Climate Camp 2008 was the first time I committed to organising a direct action and I did so with a handful of other friends from the London neighbourhood. Most of us had met after last year’s Camp at Heathrow and had graduated from ‘newbies’ to committed Camp organisers over the course of the last 12 months.
We discussed why we thought civil disobedience could be effective and to what lengths we were prepared to go. We debated the differences between trespass, aggravated trespass and criminal damage and later sought advice form the legal team. We made up our minds that we were happy to trespass on EON’s land but that we couldn’t see any advantage from damaging EON’s property. It wasn’t quick or easy but we did settle by consensus on a common objective of trying to get onto EON property, dropping our banner and resisting arrest for as long as possible by locking ourselves to each other.

We attended workshops on our legal rights, on how to scale a fence and use D-Locks to ‘lock on’, as well as quick group-consensus decision-making. We did a recce by bike and pored over maps before deciding to approach the power station by the river Medway.

We left the Camp the day before to avoid a police lock down, and after a final meeting in the aptly named ‘Coal Hole’ pub we picked up the boats and other supplies and returned to North London to produce our banner, practise paddling in the garden and find a suitable launch spot on Google Earth.

At 6:00 the next morning our drivers picked us up and drove us to a factory on the south of the river – we hopped over the fence, pumped up our boats, donned our life jackets and, to the bemusement of onlookers, clambered over a final wall before racing for the water.

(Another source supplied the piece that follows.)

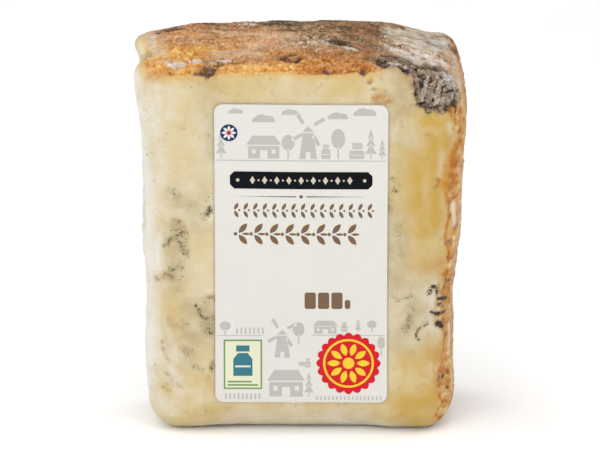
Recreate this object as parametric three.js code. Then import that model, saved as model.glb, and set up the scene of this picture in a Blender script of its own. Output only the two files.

On the water we played a little cat and mouse with police boats before one of our boats was picked up. A quickening sense that it could all be over persuaded us to paddle towards a nearby island and disused fort. Here we utilised our fence-climbing workshop to climb up the fort and hang our banner ‘CO2AL: starter gun for climate chaos’.

For us it was important to make the point that as the public was focused on the starter guns of the Chinese Olympics, Kingsnorth represented a starter gun to a raft of new coal fired power stations in the UK. If this happens we’ll have no chance of meeting our emissions targets. So to ensure our everlasting glory we phoned the Camp media team who arranged for a photo to be taken and a mention on Indie media.

At this point we got a call from the crew of our other boat, who had ‘de-arrested’ themselves by untying the knot that had secured them to the police boat. They then crossed the Medway and reached EON property, where they hung their banner ‘Climate Risk’.

So whilst neither boat exactly achieved what we had set out to do, we did add another element to the mass day of action, another distraction for the police and another couple of banners to Kingsnorth’s perimeter. But most importantly we gained experience, camaraderie and trust, so that if EON does get the go ahead for Kingsnorth II we are in a much better position to undertake a really effective campaign of direct action to disrupt and dissuade construction.

Direct action cannot work on its own and the lobbying and mass campaigning by NGOs is of great importance. But what direct action does do is show that we mean business, that this issue is so urgent that we are willing to risk arrest to expose hypocrisy in government climate and energy policies. Ghandi used it, the suffragettes used it, the black civil rights movement used it – and there is every reason for us to use it to force the Government and big business away from fossil fuels and catastrophic climate change.